If your internet seemed a little slower today, or perhaps not even there at all at times, blame this: a major computer virus spread via email slamming servers at some heavy-duty websites. Affected sites include Google, NASA and Comcast. Computer World reports the virus is spread via a worm that comes attached to an email that typically has a subject line reading, “Here you have…” Anyone unwary enough to click on what looks like a link to a PDF embedded in the message is directed to a site that asks to download a screensaver file onto your computer. Users who are truly asleep at the wheel and click okay to install the screensaver are gifted with a worm that then propagates to the victim’s contact list.
Admins who confronted this cyber-disaster today must have felt like it was 2001 all over again:
The worm is similar to the ILoveYou and Anna Kournikova worms, which spread in 2000 and 2001, and is a type of malware that has not been a major problem since around 2002 […]
The worm’s specific name is VBMania. It basically leads to a flood of spam, which then overloads servers, taking them offline.

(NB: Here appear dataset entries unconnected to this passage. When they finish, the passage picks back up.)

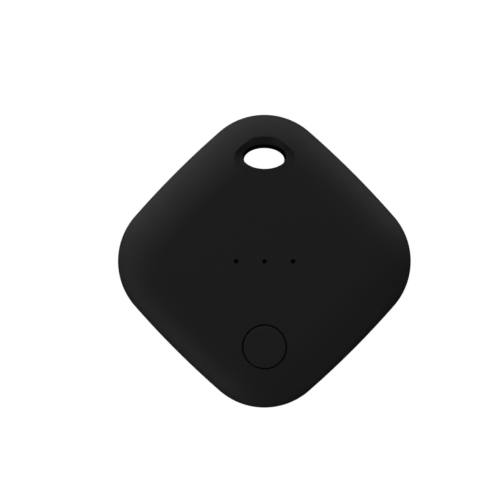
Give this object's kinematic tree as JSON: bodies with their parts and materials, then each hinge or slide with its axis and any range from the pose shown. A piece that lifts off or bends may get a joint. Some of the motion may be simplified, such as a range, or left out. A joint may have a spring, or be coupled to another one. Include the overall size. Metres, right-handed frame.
{
  "type": "bluetooth tracker tag",
  "caption": "Rounded-square tracker tag with a corner eyelet, flush round button, central sound pinholes, clip-on rear cover and a coin cell inside.",
  "frame": {"origin": "middle of the flat rear face, on the surface the tag lies on", "axes": "+Z is the front face's normal, +Y points towards the eyelet tip, +X is to the right seen from the front"},
  "size_m": [0.0456, 0.0456, 0.0092],
  "materials": {
    "shell_plastic": "fine-textured satin black moulded plastic",
    "black_plastic": "moulded black thermoplastic",
    "ivory_plastic": "moulded ivory thermoplastic",
    "tinned_steel": "tin-plated, satin",
    "screw_steel": "nickel-plated",
    "cell_steel": "brushed stainless, circular grain",
    "cell_core": "pressed powder and foil",
    "board_laminate": "green solder mask over glass laminate",
    "chip_epoxy": "matt moulding compound",
    "white_ceramic": "unglazed",
    "tan_ceramic": "unglazed with tinned ends",
    "ferrite": "sintered ferrite",
    "sounder_brass": "rolled brass",
    "gilt_bronze": "gold-flashed spring bronze",
    "foam_tape": "closed-cell foam",
    "mesh_fabric": "woven acoustic mesh"
  },
  "bodies": {
    "cover": {"rear_cover": "shell_plastic", "cell_foam_pad": "foam_tape"},
    "shell": {"front_shell": "shell_plastic", "switch_body": "black_plastic", "switch_frame": "tinned_steel", "switch_dome": "tinned_steel", "switch_terminals": "tinned_steel", "circuit_board": "board_laminate", "radio_chip": "chip_epoxy", "crystals": "tinned_steel", "chip_antenna": "white_ceramic", "chip_capacitors": "tan_ceramic", "chip_resistors": "chip_epoxy", "driver_inductor": "ferrite", "driver_transistor": "chip_epoxy", "sounder_plate": "sounder_brass", "sounder_ceramic": "white_ceramic", "sounder_adhesive": "foam_tape", "sounder_contacts": "gilt_bronze", "acoustic_mesh": "mesh_fabric", "board_screws": "screw_steel", "positive_contact": "gilt_bronze", "negative_contact": "gilt_bronze"},
    "button": {"button_cap": "shell_plastic", "switch_plunger": "ivory_plastic"},
    "battery": {"battery_can": "cell_steel", "battery_cap": "cell_steel", "battery_gasket": "black_plastic", "battery_core": "cell_core"}
  },
  "joints": [
    {"name": "shell_lift", "type": "slide", "parent": "cover", "child": "shell", "axis": [0, 0, 1], "range_m": [0, 0.024]},
    {"name": "button_press", "type": "slide", "parent": "shell", "child": "button", "axis": [0, 0, -1], "range_m": [0, 0.00025], "stiffness_N_per_m": 4800, "deforming": ["switch_dome"]},
    {"name": "battery_lift", "type": "slide", "parent": "cover", "child": "battery", "axis": [0, 0, 1], "range_m": [0, 0.012]}
  ],
  "couplings": [
    {"joint": "battery_lift", "follows": "shell_lift", "ratio": 0.5}
  ]
}
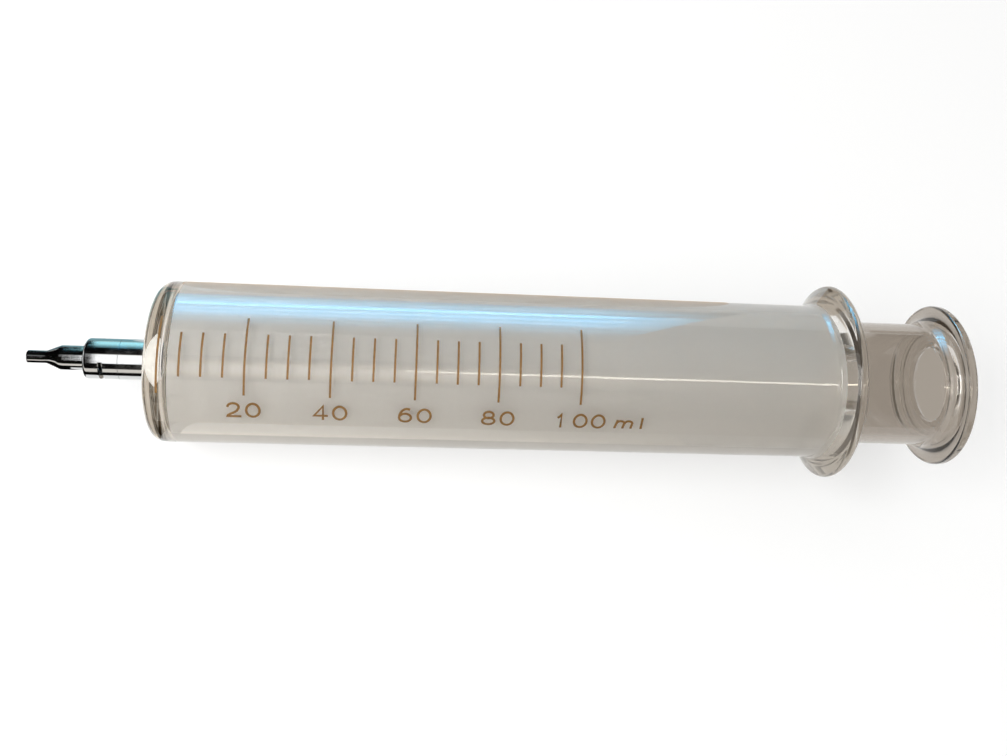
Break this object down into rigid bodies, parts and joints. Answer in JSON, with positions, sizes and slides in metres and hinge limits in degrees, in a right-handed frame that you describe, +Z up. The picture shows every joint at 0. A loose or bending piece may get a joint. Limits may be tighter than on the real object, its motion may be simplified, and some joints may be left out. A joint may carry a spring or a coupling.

Fox reports that the Dept. of Homeland Security takes the bug very seriously:
DHS spokeswoman Amy Kudwa said that Homeland Security’s experts were investigating the situation. She explained the U.S. Computer Emergency Readiness Team — US-CERT, the agency tasked with preventing cyber attacks against the government — was actively sharing its expertise with departments and agencies that had been affected, as well as private companies.